Monday, 11/30/2009 12:53:09 PM

Monday, November 30, 2009 12:53:09 PM

Post# of 178
Terrific comp #'s... PETROFLOW ENERGY LTD. ANNOUNCES THIRD QUARTER RESULTS FOR 2009 AND OPERATIONAL UPDATE

FOR IMMEDIATE RELEASE – November 12, 2009 – CALGARY, ALBERTA - PETROFLOW ENERGY LTD. (TSX Symbol – PEF; NYSE Amex Symbol – PED)

http://www.petroflowenergy.com/news.aspx?ID=101


Petroflow Energy Ltd. (“Petroflow” or the “Company”) announces that it has filed with Canadian and US securities regulatory authorities its unaudited consolidated financial statements for the three and nine months ended September 30, 2009, and the accompanying Management’s Discussion and Analysis. These filings are available in their entirety at Hwww.sedar.comH and in the US at www.sec.gov/edgar. A summary of these results is given below.

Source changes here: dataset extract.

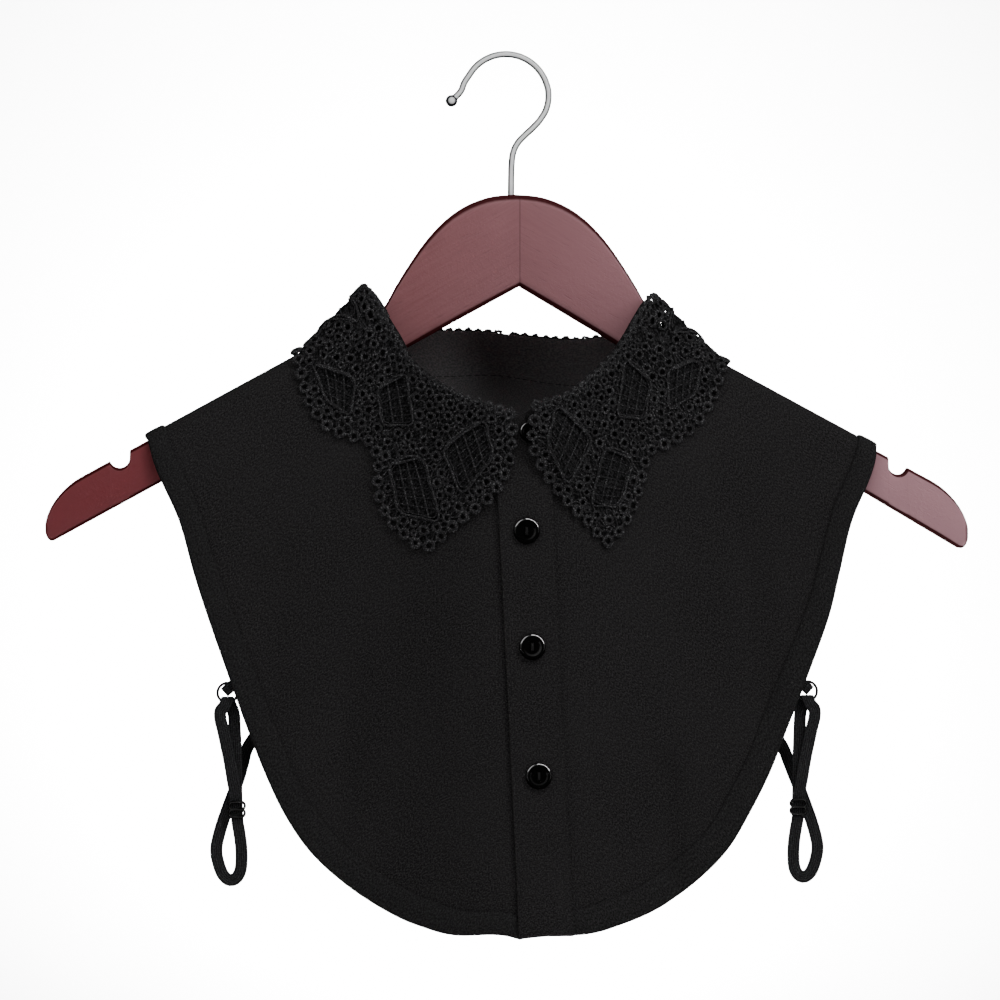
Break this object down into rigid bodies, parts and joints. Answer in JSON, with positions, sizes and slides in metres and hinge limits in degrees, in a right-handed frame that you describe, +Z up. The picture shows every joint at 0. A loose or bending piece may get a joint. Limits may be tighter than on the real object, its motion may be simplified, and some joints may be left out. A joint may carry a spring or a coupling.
{
  "type": "lace collar on a clothes hanger",
  "caption": "Detachable dickey collar of black cloth with a buttoned front, a turned-down lace collar and elastic side straps, on a shaped wooden hanger with a wire hook.",
  "frame": {"origin": "inside top of the hanger's hook, where the wire bears on a rail", "axes": "+X across the garment to the viewer's right, +Y to the back with the buttoned front facing -Y, +Z up"},
  "size_m": [0.4392, 0.0976, 0.4236],
  "materials": {
    "black_cloth": "plain weave, matt",
    "black_binding": "smooth close weave, matt",
    "black_lace": "corded thread",
    "black_button": "polished",
    "black_elastic": "ribbed elastic webbing",
    "black_metal": "black coated",
    "red_brown_wood": "satin lacquer, mahogany stain",
    "chromed_wire": "polished"
  },
  "bodies": {
    "root": {"back_panel": "black_cloth", "front_left_panel": "black_cloth", "front_right_panel": "black_cloth", "placket_band": "black_cloth", "collar_stand": "black_cloth", "binding_back": "black_binding", "binding_front_left": "black_binding", "binding_front_right": "black_binding", "lace_left_half": "black_lace", "lace_right_half": "black_lace", "button_1": "black_button", "button_2": "black_button", "button_3": "black_button", "button_collar": "black_button", "strap_left": "black_elastic", "strap_right": "black_elastic", "ring_tape_left": "black_elastic", "ring_tape_right": "black_elastic", "ring_left": "black_metal", "ring_right": "black_metal", "slider_left": "black_metal", "slider_right": "black_metal", "hanger_wood": "red_brown_wood", "hanger_hook": "chromed_wire"}
  },
  "joints": []
}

Certain selected financial and operational information for the three and nine months ended September 30, 2009 and September 30, 2008 comparatives are set out below and should be read in conjunction with Petroflow’s unaudited financial statements complete with the notes to the financial statements and related MD&A.



Operational Update

The Company is pleased to report a production increase for the third quarter. Mr. Sandy Andrew, President and COO of Petroflow reports that “In September our peak production was 4,437 BOE’s (26,622 MCFGE) and our average daily production for September has reached a new high at 4,321 BOE’s (25,926 MCFGE). Overall, our average daily production for the three months of the third quarter is to 4,190 BOE’s (25,140 MCFGE).”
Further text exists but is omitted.